━━━ Records for processing ━━━

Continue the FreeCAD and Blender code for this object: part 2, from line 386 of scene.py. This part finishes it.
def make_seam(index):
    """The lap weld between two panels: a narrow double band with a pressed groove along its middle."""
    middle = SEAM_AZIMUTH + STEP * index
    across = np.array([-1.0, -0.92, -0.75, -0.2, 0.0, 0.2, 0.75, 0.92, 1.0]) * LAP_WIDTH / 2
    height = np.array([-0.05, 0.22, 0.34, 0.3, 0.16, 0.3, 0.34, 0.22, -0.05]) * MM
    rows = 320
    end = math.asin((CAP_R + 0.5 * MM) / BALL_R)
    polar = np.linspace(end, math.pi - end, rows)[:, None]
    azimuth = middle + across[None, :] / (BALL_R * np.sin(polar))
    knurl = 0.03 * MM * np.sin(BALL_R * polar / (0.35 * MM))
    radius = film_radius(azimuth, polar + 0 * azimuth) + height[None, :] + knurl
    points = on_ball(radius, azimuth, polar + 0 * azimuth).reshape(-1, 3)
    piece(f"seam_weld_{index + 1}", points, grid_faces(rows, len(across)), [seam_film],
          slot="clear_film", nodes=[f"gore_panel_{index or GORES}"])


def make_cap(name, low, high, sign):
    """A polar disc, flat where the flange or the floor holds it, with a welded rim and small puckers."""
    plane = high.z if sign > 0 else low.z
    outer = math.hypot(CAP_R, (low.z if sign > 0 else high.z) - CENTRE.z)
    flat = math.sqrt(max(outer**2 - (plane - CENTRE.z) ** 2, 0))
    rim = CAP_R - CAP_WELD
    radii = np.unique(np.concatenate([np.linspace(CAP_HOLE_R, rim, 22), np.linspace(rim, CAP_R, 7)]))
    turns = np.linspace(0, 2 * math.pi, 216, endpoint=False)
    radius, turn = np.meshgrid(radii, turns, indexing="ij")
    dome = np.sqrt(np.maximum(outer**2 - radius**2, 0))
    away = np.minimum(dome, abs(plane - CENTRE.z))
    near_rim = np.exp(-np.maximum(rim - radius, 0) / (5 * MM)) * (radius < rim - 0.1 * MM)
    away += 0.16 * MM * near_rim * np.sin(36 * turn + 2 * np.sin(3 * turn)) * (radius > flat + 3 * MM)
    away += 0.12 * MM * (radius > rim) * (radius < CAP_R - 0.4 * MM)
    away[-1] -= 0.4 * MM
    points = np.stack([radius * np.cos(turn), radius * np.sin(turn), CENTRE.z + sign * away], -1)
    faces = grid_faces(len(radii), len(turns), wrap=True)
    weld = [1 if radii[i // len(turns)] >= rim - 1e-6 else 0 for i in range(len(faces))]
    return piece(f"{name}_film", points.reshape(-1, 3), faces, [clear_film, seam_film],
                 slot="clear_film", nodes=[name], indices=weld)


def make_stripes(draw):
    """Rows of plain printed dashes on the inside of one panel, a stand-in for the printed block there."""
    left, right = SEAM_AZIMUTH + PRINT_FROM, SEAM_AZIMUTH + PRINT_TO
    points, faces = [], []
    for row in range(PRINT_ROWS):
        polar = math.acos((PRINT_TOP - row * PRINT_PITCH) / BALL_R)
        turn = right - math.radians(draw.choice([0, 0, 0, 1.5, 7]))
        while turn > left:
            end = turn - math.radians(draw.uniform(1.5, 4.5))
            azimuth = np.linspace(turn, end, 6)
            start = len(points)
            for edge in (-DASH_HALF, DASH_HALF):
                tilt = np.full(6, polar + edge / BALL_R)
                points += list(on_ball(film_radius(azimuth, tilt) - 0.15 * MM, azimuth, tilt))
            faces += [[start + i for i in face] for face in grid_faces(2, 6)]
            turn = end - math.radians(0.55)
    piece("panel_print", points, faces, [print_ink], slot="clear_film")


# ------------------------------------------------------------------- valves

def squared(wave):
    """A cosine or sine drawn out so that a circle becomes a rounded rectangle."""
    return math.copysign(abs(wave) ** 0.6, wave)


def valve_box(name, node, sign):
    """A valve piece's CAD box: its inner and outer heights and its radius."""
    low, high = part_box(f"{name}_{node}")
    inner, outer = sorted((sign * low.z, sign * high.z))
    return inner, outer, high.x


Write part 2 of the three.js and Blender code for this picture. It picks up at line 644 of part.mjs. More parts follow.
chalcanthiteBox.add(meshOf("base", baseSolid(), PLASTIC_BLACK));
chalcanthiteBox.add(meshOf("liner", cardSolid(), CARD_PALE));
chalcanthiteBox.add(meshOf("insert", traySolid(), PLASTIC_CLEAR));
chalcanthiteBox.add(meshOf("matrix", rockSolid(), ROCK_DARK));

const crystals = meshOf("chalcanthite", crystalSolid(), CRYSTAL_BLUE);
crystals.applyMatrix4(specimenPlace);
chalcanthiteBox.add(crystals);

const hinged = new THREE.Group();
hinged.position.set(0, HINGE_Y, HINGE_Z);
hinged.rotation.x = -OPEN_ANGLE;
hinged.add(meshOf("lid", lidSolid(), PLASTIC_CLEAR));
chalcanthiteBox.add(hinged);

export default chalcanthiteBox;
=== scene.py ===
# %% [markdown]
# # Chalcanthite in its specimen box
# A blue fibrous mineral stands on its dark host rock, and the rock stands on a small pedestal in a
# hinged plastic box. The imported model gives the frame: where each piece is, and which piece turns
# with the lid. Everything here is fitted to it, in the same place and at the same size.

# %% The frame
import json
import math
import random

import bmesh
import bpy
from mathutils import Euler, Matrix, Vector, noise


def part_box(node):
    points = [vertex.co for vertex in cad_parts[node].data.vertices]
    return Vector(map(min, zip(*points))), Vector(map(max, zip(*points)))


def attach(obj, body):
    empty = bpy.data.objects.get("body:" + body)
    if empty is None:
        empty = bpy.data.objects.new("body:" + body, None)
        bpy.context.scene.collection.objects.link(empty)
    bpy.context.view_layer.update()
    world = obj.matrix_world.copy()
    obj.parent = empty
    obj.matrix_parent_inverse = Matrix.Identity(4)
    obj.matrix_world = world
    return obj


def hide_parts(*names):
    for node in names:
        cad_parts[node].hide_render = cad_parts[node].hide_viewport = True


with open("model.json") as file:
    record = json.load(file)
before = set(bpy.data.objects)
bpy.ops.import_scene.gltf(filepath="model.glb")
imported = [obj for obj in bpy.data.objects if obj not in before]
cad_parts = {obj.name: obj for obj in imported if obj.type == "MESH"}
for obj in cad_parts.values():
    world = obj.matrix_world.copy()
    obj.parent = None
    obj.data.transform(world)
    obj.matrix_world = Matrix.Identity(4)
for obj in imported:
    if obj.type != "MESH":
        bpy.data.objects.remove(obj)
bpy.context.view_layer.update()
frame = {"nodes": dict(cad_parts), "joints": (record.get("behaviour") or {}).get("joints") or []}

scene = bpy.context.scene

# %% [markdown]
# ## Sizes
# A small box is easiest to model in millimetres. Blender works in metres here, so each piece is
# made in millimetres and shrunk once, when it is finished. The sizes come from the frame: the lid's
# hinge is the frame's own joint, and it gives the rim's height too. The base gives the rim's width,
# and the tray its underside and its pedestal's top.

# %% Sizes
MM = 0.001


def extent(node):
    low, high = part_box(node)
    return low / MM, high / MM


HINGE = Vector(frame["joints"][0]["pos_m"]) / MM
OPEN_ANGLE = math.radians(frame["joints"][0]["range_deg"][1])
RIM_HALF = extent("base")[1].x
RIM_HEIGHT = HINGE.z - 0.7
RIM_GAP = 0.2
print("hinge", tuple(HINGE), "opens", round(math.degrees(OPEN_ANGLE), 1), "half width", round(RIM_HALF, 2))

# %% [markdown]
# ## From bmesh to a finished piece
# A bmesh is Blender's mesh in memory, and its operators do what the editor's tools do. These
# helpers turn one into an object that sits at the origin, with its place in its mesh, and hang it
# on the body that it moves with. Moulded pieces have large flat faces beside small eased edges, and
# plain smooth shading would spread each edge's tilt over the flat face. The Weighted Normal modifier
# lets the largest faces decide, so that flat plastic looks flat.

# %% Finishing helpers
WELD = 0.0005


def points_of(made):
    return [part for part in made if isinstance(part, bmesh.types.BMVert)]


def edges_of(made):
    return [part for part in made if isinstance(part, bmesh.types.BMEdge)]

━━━

Task brief ->
Output the section opening with the line that has "bpy.context.scene.collection.objects.link(empty)" and closing with the line that has "obj.parent = None". Keep both end lines and leave out the rest.

Complete response ->
        bpy.context.scene.collection.objects.link(empty)
    bpy.context.view_layer.update()
    world = obj.matrix_world.copy()
    obj.parent = empty
    obj.matrix_parent_inverse = Matrix.Identity(4)
    obj.matrix_world = world
    return obj


def hide_parts(*names):
    for node in names:
        cad_parts[node].hide_render = cad_parts[node].hide_viewport = True


with open("model.json") as file:
    record = json.load(file)
before = set(bpy.data.objects)
bpy.ops.import_scene.gltf(filepath="model.glb")
imported = [obj for obj in bpy.data.objects if obj not in before]
cad_parts = {obj.name: obj for obj in imported if obj.type == "MESH"}
for obj in cad_parts.values():
    world = obj.matrix_world.copy()
    obj.parent = None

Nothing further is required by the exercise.